Damit hat sie recht. Nur: das vergessen viele schnell. An mir selbst kann ich das beobachten. Ich merke mir den Autofahrer, der mich knapp überholt hat und vergesse, wie viele andere Rücksicht auf mich nehmen. Die Wissenschaft hat sogar einen Namen dafür: Negativitätseffekt.

Der Negativitätseffekt hat Nachteile

Eine Erklärung könnte sein, dass wir diese Eigenschaft von unseren Vorfahren geerbt haben. Vor tausenden von Jahren musste man sich merken, welche Pflanze Bauchschmerzen verursacht oder welches Tier gefährlich ist. Der Fokus auf diese Gefahren hat Menschen damals das Leben gerettet.
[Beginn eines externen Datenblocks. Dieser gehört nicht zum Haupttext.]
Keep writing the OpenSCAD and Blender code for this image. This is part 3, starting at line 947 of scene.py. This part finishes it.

Heute ist das anders. Wir haben andere Quellen für solches Wissen. Auch Regeln, die für einen sicheren Lebensrahmen sorgen. Natürlich lernen auch wir durch negative Erlebnisse. Aber der Nutzen ist längst nicht mehr so groß. Für uns hat der Negativitätseffekt eher Nachteile. Denn wenn wir uns zu viel damit beschäftigen, wie uns jemand respektlos behandelt oder wo etwas schlecht läuft, dann werden wir missmutig. Wir bekommen ein falsches Bild von der Wirklichkeit – übersehen, wie viele Menschen uns freundlich begegnen und hilfsbereit sind. Das beschädigt das Vertrauen, es belastet den Umgang miteinander.

Dagegen steuern

Wie kommen wir aus dieser Nummer heraus? Ich glaube, ein erster Schritt ist das Wissen um diesen Effekt. Wenn ich mir klarmache, dass sich die unangenehmen Erlebnisse gern in meinem Kopf festsetzen, dann kann ich gegensteuern. Psychologen empfehlen dazu ein Tagebuch der guten Erlebnisse.
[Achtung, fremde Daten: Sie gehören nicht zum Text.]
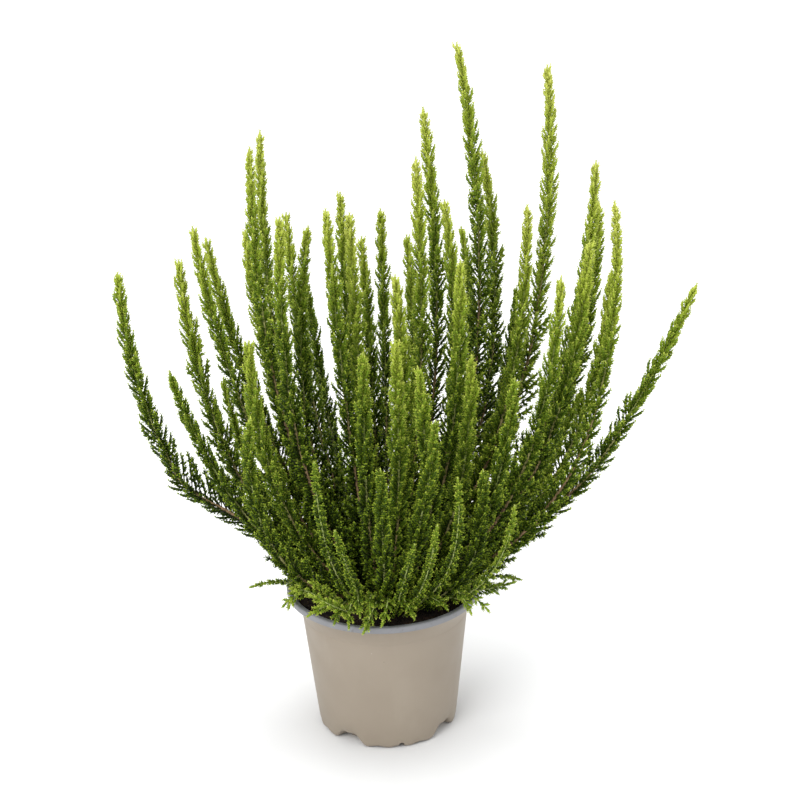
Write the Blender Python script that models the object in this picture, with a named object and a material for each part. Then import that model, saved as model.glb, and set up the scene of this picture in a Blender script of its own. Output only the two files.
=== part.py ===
"""A heather in a plastic nursery pot: the pot, its peat, and leafy stems in plain holes in the peat.

Lengths are in millimetres and become metres where a mesh is made. The origin is the middle of the pot's
underside, +Z is up and -Y is the front. Angles round the pot start at the front and grow towards +X.
"""

import math
from collections import namedtuple

import bpy
import numpy as np

MM = 0.001

# Pot
POT_HEIGHT = 94.0
LIP_RADIUS = 60.0
LIP_HEIGHT = 3.0
LIP_WIDTH = 3.0
WALL = 1.2
FLOOR = 1.5
REST_RADIUS = 33.0
FOOT_RADIUS = 42.6
WALL_SLOPE = 0.11
FLARE_START = 79.5
FLARE_RADIUS = 57.2
ARCHES = 4
ARCH_CENTRE = -34.0
ARCH_HALF_WIDTH = 12.0
ARCH_HEIGHT = 6.5
ARCH_FULLNESS = 1.35
# Steps round one quarter of the pot, from the middle of an arch, closer where the arch and the slot are
QUARTER_STEPS = (-12, -8, -3.5, 3.5, 8, 12, 20, 29, 38, 45, 52, 61, 70)
SLOT_FROM_ARCH = 45.0
SLOT_WIDTH = 3.6
SLOT_TOP = 3.6
SLOT_DEPTH = 8.0
SLOT_BELOW = 1.0
LIP_ROUND = 0.6
SMOOTH_DEGREES = 35.0

# Peat
SOIL_TOP = 86.0
SOIL_LUMP = 0.8
SOIL_STEPS = 32
SOIL_CLEARANCE = 0.4
SOIL_FLOOR_RADIUS = 31.0
SOIL_SEED = 7

# Stems
STEM_SIDES = 6
FOOT_STEM_RADIUS = 1.7
FOOT_DEPTH = 7.8
FOOT_SHOWS = 0.5
HOLE_CLEARANCE = 0.36
GOLDEN_ANGLE = math.radians(137.5)
TIP_SPACING = 6.0
RING_SPACING = 13.4
SPACING_GROWTH = 60.0
FOOT_WITHOUT_SHOOTS = 10.7
SHOOT_AT_TIP = 1.7
SHOOT_REACH = 7.2
SHOOT_GROWTH = 55.0
OLD_SHOOT_START = 130.0
OLD_SHOOT_GROWTH = 0.04
SHOOT_MOST = 11.0
SHOOT_SPREAD = (0.78, 1.15)
SHOOT_LEAN = 0.9
TOP_SHOOT_LEAN = 0.5
CORE_SHARE = 0.36
CORE_LEAST = 1.15
CORE_MOST = 2.5
CORE_GROWTH = 0.015

# How the stems keep clear of each other, of the peat and of the lip
SAMPLES = 31
DENSE_SAMPLES = 70
CURVE_SAMPLES = 25
KNEE_BACK = 0.75
LOW_BACK = 0.45
UPPER_SHARE = 0.7
FOOT_CLEARANCE = 6.2
STEM_CLEARANCE = 9.2
CLEARANCE_GROWTH = 60.0
BEND_ROUNDS = 60
BEND_STEP = 0.35
BEND_MOST = 1.5
BEND_UPWARDS = 0.3
CELL_MARGIN = 1.3
SHORTENED = (1.0, 0.85, 0.7, 0.55, 0.42, 0.3)
SHOOT_LEAST = 0.15
LIP_INNER = 51.5
LIP_OUTER = 63.5
LIP_CLEARANCE = 2.6
LIP_APPROACH = 9.0
BASE_LEAST = 3.0
BASE_SHARE = 20.0
BASE_MOST = 33.0
LOW_SPRIG_BASE = 44.0
LOW_SPRIG_TIP = 130.0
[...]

Für mich ist es hilfreich, abends meinen Tag ins Gebet zu nehmen. Ganz naiv erzähle ich Gott, was ich erlebt habe, lasse mich trösten, wenn mich jemand geärgert hat, und hole vor allem die schönen Erlebnisse noch einmal hervor. Manchmal vergesse ich darüber, was schwierig war. Und so kann ich am nächsten Morgen besser in den Tag starten – ohne die Frage, wer mir wohl heute die Vorfahrt nimmt.